WHAT YOU SHOULD DO:
Among the lines below, keep only those from the one containing "of the whole" through the one containing "zip(*points))), Vector(map(max, zip(*points)))", and reproduce them exactly.

DATASET EXCERPT:
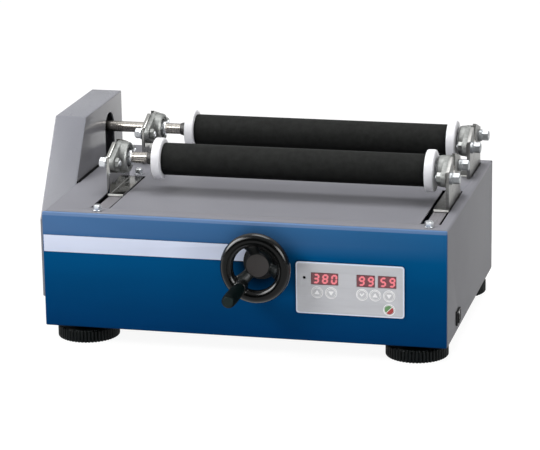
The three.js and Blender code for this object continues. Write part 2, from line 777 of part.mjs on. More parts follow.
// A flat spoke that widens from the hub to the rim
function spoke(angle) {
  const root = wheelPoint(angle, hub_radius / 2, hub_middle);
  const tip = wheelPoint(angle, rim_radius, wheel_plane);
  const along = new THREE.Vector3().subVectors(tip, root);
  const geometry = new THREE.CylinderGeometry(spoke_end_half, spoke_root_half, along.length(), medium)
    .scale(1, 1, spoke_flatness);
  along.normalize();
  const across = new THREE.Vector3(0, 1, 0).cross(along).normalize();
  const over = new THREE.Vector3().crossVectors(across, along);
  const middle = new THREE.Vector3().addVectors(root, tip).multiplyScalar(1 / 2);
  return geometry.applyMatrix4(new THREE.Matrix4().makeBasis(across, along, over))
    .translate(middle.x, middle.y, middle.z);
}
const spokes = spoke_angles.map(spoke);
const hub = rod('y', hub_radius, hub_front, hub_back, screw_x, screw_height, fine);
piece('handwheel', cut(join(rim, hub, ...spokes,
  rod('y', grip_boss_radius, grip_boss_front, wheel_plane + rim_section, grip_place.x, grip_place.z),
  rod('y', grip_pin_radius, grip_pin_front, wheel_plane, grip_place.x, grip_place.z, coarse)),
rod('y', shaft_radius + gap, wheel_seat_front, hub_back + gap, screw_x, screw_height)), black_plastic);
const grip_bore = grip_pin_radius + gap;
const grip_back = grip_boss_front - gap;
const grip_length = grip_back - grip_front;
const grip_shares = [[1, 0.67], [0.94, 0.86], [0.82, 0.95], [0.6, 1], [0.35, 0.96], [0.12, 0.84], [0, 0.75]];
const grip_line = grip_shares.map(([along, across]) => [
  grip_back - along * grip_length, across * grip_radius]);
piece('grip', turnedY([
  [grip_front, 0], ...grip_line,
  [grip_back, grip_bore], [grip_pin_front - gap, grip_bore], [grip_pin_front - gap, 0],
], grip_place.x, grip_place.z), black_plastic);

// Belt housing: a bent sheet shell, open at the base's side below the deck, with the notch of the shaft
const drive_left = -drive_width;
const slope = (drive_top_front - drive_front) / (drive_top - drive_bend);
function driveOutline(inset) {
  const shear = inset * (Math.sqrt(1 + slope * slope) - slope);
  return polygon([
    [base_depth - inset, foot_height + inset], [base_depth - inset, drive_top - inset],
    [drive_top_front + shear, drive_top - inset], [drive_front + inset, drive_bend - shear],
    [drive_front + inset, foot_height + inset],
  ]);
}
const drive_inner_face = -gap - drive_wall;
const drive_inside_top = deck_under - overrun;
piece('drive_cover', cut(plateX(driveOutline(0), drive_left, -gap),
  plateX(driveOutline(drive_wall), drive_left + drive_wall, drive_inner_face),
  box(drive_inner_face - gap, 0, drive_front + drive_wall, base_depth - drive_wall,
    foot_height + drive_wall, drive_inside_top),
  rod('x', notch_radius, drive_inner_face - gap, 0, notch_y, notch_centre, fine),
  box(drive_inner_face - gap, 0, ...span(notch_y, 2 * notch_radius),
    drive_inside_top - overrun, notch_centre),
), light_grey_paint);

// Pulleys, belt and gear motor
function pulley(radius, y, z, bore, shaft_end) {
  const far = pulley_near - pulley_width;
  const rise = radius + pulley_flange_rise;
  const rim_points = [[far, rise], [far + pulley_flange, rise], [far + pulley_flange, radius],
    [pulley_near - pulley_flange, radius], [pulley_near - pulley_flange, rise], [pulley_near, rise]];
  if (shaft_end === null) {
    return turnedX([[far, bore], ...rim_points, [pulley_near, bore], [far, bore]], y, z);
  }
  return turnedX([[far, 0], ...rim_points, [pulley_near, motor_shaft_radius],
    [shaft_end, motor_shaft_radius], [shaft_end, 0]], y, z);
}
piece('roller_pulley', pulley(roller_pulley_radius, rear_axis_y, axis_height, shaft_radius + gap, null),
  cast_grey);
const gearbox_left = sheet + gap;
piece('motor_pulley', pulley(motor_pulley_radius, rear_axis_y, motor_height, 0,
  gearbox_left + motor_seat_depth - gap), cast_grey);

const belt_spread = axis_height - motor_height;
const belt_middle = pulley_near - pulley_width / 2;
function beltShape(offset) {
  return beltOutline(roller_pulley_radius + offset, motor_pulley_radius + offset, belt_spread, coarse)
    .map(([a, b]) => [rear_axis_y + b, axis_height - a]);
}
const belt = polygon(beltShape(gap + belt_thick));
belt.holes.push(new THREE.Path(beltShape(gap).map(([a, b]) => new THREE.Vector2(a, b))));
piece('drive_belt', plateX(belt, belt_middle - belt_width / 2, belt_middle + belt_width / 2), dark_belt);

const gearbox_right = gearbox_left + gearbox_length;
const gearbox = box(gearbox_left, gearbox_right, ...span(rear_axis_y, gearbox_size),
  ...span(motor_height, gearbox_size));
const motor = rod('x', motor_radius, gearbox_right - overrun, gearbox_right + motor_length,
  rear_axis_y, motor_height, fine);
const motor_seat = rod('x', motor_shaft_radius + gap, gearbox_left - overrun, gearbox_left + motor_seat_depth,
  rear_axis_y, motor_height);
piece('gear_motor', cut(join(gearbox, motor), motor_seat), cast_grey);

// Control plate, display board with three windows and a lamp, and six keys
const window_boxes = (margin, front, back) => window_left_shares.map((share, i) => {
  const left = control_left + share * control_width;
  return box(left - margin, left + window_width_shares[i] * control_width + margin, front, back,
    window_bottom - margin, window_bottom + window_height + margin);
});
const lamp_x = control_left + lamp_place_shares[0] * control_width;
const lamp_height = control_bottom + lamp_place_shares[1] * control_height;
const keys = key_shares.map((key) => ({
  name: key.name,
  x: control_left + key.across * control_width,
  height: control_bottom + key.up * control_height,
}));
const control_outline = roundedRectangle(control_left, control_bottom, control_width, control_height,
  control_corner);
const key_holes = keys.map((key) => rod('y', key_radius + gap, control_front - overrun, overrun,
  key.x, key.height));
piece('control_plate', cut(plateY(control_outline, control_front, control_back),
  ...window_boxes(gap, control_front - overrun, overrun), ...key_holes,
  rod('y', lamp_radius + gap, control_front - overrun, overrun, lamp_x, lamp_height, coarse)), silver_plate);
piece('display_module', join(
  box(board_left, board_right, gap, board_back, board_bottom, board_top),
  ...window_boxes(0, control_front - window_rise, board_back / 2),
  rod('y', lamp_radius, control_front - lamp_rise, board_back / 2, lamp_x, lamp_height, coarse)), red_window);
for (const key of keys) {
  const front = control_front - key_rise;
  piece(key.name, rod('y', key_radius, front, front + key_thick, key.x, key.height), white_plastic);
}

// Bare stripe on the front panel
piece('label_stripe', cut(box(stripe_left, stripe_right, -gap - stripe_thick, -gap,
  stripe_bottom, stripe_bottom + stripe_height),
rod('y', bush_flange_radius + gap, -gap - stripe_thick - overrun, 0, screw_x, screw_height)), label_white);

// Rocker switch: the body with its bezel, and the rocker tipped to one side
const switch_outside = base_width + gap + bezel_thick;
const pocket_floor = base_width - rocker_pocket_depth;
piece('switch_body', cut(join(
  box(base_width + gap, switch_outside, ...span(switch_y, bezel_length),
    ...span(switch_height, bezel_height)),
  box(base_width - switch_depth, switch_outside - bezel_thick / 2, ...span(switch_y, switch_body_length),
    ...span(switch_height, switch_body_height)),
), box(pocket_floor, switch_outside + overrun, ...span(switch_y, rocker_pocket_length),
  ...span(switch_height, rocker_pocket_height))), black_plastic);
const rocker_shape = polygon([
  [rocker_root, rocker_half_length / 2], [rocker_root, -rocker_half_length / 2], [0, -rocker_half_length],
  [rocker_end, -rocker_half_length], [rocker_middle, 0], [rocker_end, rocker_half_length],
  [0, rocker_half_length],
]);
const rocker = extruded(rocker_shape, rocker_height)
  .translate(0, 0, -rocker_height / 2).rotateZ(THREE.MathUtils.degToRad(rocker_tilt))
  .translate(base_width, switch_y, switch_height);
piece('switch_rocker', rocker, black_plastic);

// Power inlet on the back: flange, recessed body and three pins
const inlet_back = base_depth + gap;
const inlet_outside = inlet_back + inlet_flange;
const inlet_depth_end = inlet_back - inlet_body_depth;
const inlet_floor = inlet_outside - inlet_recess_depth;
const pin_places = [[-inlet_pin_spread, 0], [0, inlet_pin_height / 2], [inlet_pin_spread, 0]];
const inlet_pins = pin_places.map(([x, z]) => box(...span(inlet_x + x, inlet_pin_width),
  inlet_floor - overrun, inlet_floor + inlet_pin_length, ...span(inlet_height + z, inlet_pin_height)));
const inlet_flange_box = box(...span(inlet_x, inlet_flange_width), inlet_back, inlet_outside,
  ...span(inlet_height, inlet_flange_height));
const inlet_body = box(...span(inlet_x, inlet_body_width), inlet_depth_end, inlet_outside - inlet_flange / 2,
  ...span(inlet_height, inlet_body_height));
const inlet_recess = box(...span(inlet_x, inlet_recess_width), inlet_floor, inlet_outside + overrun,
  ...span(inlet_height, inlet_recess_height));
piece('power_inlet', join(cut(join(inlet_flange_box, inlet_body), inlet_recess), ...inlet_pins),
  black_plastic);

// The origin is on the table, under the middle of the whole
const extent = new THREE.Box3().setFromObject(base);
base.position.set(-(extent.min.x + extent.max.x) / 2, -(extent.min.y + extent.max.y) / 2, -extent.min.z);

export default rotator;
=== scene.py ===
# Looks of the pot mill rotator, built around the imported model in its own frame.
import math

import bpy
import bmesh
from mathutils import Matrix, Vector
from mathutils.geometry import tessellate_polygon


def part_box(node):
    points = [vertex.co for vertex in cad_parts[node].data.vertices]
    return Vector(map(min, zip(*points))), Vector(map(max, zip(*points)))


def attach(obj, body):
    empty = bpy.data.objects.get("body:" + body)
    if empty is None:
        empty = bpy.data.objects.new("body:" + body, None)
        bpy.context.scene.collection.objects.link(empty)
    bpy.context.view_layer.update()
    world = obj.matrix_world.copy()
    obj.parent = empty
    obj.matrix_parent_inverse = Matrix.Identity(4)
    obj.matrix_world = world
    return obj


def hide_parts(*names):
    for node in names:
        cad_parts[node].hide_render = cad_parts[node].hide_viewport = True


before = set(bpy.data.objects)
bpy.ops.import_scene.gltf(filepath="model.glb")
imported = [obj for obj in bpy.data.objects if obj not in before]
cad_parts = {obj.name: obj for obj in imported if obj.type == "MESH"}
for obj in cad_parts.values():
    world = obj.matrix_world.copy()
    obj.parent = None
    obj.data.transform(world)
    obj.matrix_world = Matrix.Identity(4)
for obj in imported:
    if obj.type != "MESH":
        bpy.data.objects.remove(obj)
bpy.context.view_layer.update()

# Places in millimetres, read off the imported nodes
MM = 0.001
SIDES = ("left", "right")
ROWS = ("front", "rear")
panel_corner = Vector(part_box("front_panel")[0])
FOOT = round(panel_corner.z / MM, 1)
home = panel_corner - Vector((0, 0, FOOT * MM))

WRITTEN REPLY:
// The origin is on the table, under the middle of the whole
const extent = new THREE.Box3().setFromObject(base);
base.position.set(-(extent.min.x + extent.max.x) / 2, -(extent.min.y + extent.max.y) / 2, -extent.min.z);

export default rotator;
=== scene.py ===
# Looks of the pot mill rotator, built around the imported model in its own frame.
import math

import bpy
import bmesh
from mathutils import Matrix, Vector
from mathutils.geometry import tessellate_polygon


def part_box(node):
    points = [vertex.co for vertex in cad_parts[node].data.vertices]
    return Vector(map(min, zip(*points))), Vector(map(max, zip(*points)))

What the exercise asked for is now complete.